# Items
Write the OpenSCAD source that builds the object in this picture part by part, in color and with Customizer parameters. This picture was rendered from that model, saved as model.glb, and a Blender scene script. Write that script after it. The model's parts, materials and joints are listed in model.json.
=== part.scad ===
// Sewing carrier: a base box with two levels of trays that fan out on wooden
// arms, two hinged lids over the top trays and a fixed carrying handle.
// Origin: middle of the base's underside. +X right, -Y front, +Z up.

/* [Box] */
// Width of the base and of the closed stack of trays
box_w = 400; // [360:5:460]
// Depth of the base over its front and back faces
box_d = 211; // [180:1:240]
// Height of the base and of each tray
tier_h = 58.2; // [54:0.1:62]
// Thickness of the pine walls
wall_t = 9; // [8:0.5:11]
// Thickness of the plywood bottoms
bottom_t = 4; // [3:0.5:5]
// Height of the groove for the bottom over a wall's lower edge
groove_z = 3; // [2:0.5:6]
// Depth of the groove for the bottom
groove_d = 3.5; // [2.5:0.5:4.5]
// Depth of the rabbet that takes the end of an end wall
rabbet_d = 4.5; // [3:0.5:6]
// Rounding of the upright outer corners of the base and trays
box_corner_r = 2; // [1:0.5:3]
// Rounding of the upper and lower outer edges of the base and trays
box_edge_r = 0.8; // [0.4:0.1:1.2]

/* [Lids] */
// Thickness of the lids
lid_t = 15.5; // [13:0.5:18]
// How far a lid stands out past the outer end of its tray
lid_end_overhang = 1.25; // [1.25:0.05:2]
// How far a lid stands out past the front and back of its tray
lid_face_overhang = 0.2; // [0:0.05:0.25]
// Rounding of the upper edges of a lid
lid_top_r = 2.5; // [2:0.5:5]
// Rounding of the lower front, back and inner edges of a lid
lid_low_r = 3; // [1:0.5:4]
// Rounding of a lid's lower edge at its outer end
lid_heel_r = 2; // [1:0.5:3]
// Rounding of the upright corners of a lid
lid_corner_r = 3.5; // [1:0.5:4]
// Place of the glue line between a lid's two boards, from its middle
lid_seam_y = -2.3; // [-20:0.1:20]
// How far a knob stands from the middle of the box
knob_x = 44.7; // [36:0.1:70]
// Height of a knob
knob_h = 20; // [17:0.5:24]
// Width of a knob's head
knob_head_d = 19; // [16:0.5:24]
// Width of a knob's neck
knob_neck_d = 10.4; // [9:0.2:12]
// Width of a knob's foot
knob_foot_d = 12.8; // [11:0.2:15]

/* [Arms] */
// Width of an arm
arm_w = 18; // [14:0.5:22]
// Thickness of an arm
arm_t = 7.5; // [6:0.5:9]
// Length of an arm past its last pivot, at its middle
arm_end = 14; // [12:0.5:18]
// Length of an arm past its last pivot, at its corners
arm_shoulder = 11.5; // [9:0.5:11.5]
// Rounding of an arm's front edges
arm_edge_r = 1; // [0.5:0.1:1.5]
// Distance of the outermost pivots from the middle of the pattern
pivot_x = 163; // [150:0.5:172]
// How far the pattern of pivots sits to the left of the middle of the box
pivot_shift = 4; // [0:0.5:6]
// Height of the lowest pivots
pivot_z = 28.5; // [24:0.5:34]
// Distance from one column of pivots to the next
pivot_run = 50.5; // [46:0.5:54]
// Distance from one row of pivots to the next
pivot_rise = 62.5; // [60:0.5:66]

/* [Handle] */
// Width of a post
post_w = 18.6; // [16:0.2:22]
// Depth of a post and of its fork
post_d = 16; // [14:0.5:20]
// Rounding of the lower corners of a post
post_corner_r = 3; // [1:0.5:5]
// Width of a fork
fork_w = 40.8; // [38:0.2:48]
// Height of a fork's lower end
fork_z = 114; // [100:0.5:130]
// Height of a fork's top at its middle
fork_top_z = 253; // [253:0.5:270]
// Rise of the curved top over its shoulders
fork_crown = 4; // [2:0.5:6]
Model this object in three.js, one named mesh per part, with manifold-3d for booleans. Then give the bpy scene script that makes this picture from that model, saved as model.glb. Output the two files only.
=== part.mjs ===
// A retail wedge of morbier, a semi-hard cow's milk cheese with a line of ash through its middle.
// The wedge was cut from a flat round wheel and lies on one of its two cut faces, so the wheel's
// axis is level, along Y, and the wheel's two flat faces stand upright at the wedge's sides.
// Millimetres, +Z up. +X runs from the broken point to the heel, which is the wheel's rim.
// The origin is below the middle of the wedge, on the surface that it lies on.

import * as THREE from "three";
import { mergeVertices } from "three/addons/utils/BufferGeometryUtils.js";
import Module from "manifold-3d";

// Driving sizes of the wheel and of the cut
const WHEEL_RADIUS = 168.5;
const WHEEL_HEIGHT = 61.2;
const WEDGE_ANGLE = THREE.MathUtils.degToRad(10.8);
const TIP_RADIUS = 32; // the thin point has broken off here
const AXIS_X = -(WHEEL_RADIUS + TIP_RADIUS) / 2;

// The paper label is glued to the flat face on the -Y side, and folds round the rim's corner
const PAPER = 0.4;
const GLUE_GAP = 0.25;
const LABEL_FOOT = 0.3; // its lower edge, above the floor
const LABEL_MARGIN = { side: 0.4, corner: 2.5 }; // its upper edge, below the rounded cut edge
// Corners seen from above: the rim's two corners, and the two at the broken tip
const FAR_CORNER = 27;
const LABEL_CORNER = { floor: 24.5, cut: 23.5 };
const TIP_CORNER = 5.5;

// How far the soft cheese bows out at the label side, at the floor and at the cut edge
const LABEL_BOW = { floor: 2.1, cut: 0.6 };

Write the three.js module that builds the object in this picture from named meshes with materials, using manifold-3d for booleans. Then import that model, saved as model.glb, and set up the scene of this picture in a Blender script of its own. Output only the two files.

---

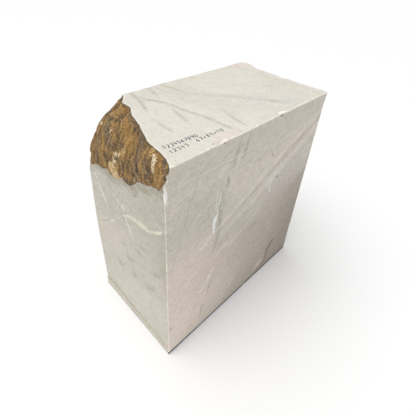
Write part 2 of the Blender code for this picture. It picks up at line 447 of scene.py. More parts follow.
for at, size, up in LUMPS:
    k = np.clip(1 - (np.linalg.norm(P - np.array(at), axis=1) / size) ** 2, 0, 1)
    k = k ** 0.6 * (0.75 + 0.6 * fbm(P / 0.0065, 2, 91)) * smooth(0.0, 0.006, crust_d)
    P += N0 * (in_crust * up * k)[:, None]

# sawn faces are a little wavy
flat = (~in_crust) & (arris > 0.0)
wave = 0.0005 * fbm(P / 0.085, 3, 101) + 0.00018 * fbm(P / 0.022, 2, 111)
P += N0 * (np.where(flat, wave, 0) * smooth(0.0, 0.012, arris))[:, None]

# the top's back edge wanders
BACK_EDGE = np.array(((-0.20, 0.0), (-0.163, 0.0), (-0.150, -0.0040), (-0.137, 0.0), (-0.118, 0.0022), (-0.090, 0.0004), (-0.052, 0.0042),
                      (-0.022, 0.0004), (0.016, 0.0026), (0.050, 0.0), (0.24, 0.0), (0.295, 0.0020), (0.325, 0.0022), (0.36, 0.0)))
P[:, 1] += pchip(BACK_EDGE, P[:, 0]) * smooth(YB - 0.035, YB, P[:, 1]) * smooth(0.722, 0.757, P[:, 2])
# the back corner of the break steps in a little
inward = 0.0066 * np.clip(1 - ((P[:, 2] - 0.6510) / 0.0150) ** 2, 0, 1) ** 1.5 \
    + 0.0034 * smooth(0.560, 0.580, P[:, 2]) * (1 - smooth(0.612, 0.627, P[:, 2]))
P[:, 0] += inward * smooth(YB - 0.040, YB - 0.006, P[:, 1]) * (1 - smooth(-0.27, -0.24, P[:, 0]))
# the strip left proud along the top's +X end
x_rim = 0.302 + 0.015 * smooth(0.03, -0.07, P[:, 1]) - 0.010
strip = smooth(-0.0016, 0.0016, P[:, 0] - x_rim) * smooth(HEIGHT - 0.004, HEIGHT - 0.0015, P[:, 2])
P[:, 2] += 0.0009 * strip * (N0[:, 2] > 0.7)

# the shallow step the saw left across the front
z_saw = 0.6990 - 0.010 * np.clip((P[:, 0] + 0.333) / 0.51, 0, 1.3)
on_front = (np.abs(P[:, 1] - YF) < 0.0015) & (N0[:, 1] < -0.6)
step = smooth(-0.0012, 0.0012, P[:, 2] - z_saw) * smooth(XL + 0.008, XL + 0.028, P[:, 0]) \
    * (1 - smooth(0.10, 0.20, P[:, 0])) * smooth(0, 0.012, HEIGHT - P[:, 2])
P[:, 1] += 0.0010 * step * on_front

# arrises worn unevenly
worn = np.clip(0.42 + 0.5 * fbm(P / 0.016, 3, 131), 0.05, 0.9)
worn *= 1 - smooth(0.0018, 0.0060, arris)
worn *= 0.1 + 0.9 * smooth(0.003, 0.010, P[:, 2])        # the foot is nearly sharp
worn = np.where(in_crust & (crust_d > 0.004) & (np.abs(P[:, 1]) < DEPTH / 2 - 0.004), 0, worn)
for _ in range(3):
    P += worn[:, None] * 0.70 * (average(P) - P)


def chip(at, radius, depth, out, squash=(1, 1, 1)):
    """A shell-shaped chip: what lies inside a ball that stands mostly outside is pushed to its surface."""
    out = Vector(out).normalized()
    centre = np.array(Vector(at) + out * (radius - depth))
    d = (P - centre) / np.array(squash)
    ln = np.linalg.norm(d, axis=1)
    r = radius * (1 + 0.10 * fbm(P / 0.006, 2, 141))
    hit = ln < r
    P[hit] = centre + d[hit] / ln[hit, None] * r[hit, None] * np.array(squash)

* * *

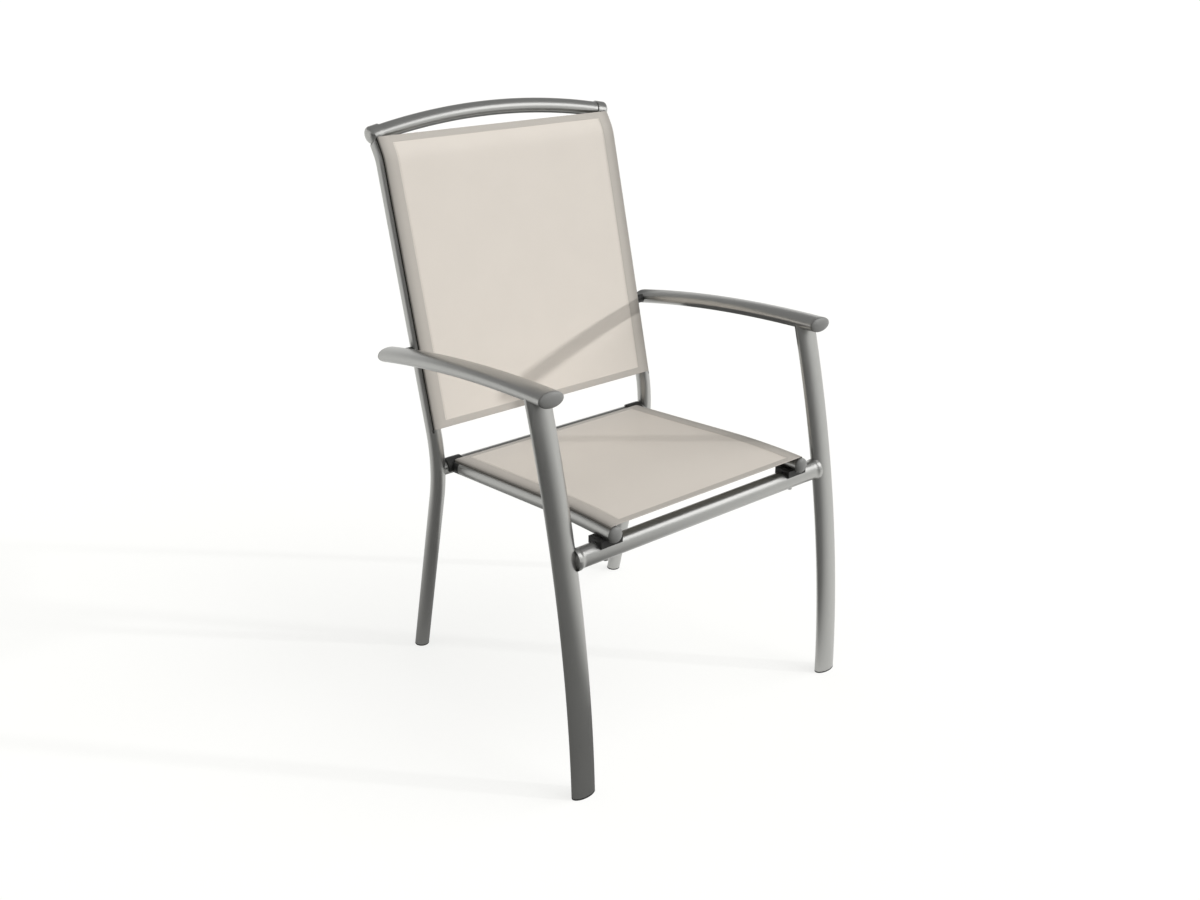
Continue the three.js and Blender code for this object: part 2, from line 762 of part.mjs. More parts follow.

# Aim
Within the entries above, work out how many lines contain the word "manifold". The number alone is the answer.

# Written answer
3